In effect, Citizens United amounts to massive vote-buying, measured in millions of dollars spent by corporations in television advertisements and political contributions with the end in view of influencing the results of the elections. This gives corporations a very big right of speech while giving others a very small right. As a result, it damages equal citizenship, making corporations more equal than others. Worse, in the eyes of the Supreme Court, this is democracy at work.
Vote-buying in the Philippines thus pales in comparison to the limitless ability of American corporations to influence the electoral process. What has been made legal by a court decision, the other one is blameable to the poor for accepting the bribe. Both ways, they make a mockery of democracy.
Since accepting a bribe in exchange for a vote is illegal under Philippine law, it is interesting to find out how many have been actually charged and prosecuted in court. The height of hypocrisy is when there is a bigger number of people charged for accepting bribes than those politicians and their followers for bribing voters.
The common denominator between Citizens United and vote-buying in the Philippines is who has the money, the most amount of wealth that can be used to influence the election.

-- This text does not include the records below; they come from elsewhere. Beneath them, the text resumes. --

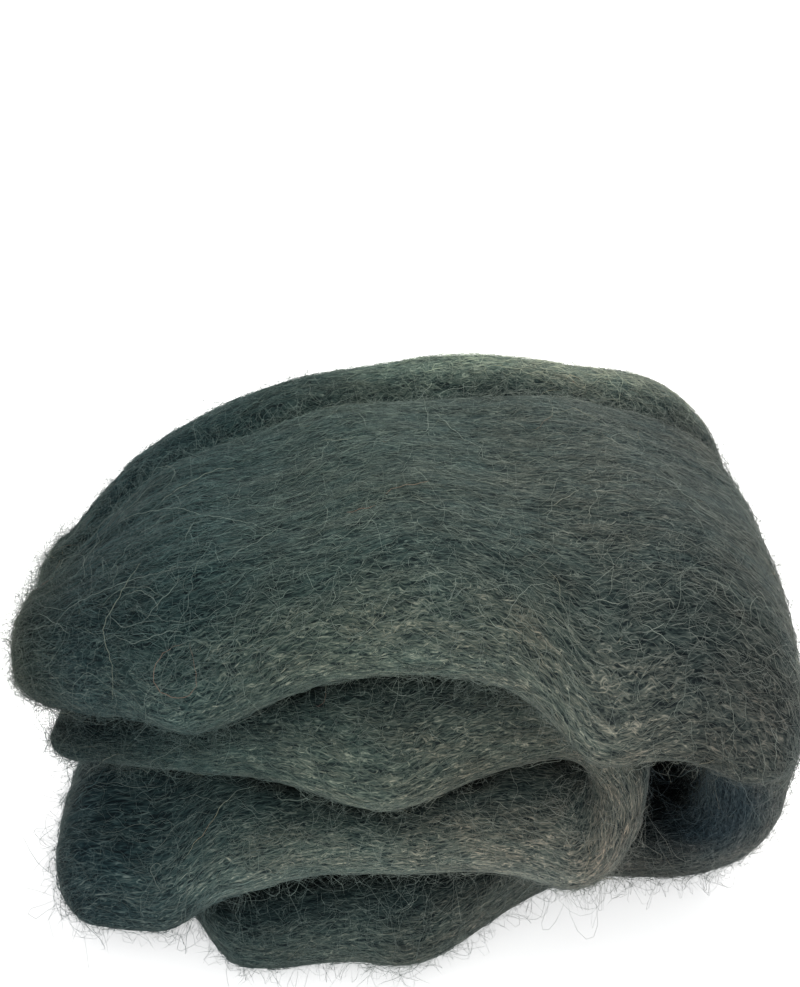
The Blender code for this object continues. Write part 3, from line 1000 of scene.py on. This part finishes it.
# the kinds of fibre, in millimetres and radians, each as pieces with names and seeds
# stray is how far a fibre heads off the strand's run, curl its turning, bob its waves up and down, lift how
# far its loop or free end stands off, and clearing how much more open it counts than the wool below it
combed = {
    "pieces": (("combedFibres1", 21), ("combedFibres2", 22)),
    "count": 5600, "steps": 6, "length": (2.6, 6.2), "radius": (0.040, 0.068), "tone": (2.6, 2.0),
    "stray": 0.26, "curl": 0.18, "crimp": (0.12, 0.34), "crimpLength": (3.0, 5.0),
    "height": (0.02, 0.22), "bob": (0.02, 0.14), "lift": 0.10, "liftShape": 1.0, "liftMost": 0.6,
    "loops": 0.8, "droop": 0.0, "flatShare": 1.0, "topShare": 0.45,
}
shortFuzz = {
    "pieces": (("shortFuzz1", 41), ("shortFuzz2", 42)),
    "count": 14600, "steps": 4, "length": (1.8, 5.0), "radius": (0.018, 0.034), "tone": (1.8, 3.0),
    "stray": 1.2, "curl": 0.42, "crimp": (0.05, 0.30), "crimpLength": (6.0, 9.0),
    "height": (-0.05, 0.1), "bob": (0.0, 0.1), "lift": 1.25, "liftShape": 1.4, "liftMost": 5.0,
    "loops": 0.25, "droop": 0.05, "flatShare": 0.10,
}
longFuzz = {
    "pieces": (("longFuzz", 51),),
    "count": 5000, "steps": 8, "length": (5, 12), "radius": (0.020, 0.038), "tone": (1.7, 3.0),
    "stray": 1.0, "curl": 0.36, "crimp": (0.05, 0.35), "crimpLength": (3.4, 6.5),
    "height": (-0.05, 0.1), "bob": (0.0, 0.15), "lift": 2.1, "liftShape": 1.5, "liftMost": 9.0,
    "loops": 0.4, "droop": 0.1, "flatShare": 0.2,
}
strays = {
    "pieces": (("strayFibres", 61),),
    "count": 860, "steps": 20, "length": (8, 24), "radius": (0.026, 0.046), "tone": (2.0, 2.2),
    "stray": 0.75, "curl": 0.17, "crimp": (0.10, 0.40), "crimpLength": (3.4, 7.0),
    "height": (0.05, 0.3), "bob": (0.05, 0.25), "lift": 0.5, "liftShape": 1.4, "liftMost": 7.0,
    "loops": 0.7, "droop": 0.2, "clearing": 0.1, "flatShare": 0.7, "endShare": 0.75,
}
combedStops = ((0.0, "deep"), (0.25, "mid"), (0.65, "pale"), (1.0, "bright"))
looseStops = ((0.0, "mid"), (0.4, "pale"), (0.88, "bright"), (0.95, "straw"), (1.0, "rust"))
combedMaterial = makeFibreMaterial("combedFibre", combedStops, woolFinish, 0.90)
looseMaterial = makeFibreMaterial("looseFibre", looseStops, woolFinish, 0.70)
strayMaterial = makeFibreMaterial("strayFibre", looseStops, woolFinish, 0.40)
field = fibreField(points, (normals, along, around), distance, (near, open_), fieldSpec)
for spec, material in ((combed, combedMaterial), (shortFuzz, looseMaterial),
                       (longFuzz, looseMaterial), (strays, strayMaterial)):
    for name, seed in spec["pieces"]:
        woolFibres(name, seed, spec, field, material)
        print(name, "done")
hairsFromPhoto("singleHairs", singleHairs, cameraView, points, strayMaterial)
print("single hairs done")
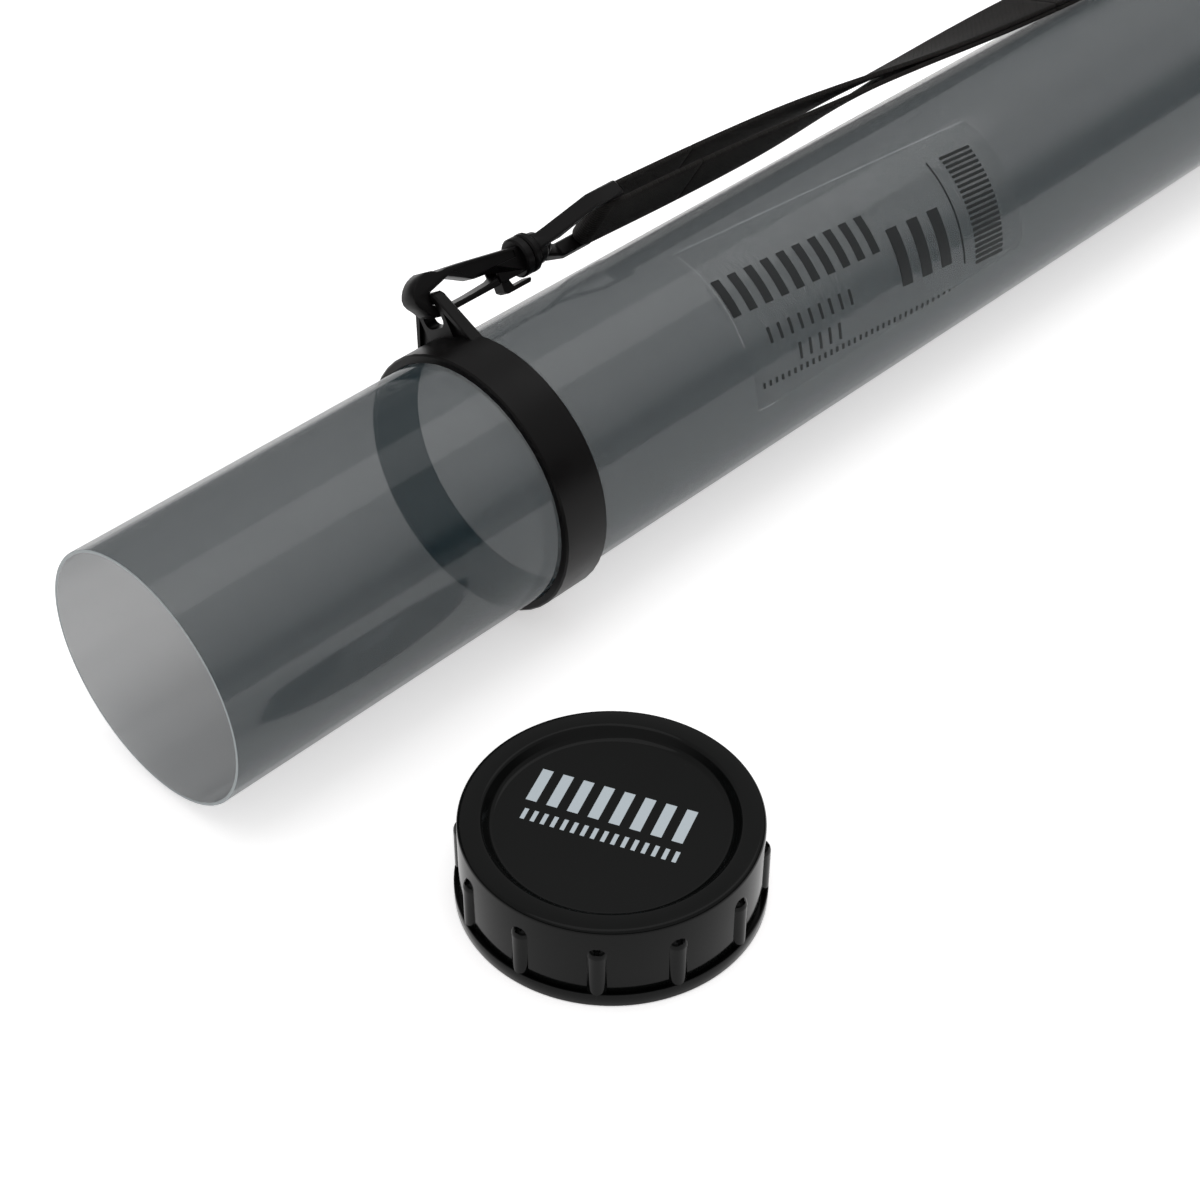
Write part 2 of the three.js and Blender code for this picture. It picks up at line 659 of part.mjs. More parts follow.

The U.S. Supreme Court decision in Citizens United affirms that those who have economic power, i.e., large private corporations, will always have the upper hand over the small citizen whose right of free speech is no match to that of the corporation in determining the result of the election. On the other hand, the oligarchy and wealthy families have more access to political power in the Philippines because they have the means to buy votes or even rig the electoral process in their favour. The poor have been made the scapegoat of the rich for the election of corrupt leaders as if they have a choice, their lack of discernment equated to their class status and lack of education.
Filipinos need to put a stop to this blaming game. It’s not the poor who are responsible for vote-buying and corruption. We need to build a foundation for a strong idea of democratic citizenship, one that is not just based on who has the money or wealth to buy votes to influence the elections. Otherwise, we will always get the kind of democracy we pay for, which is not much democracy at all.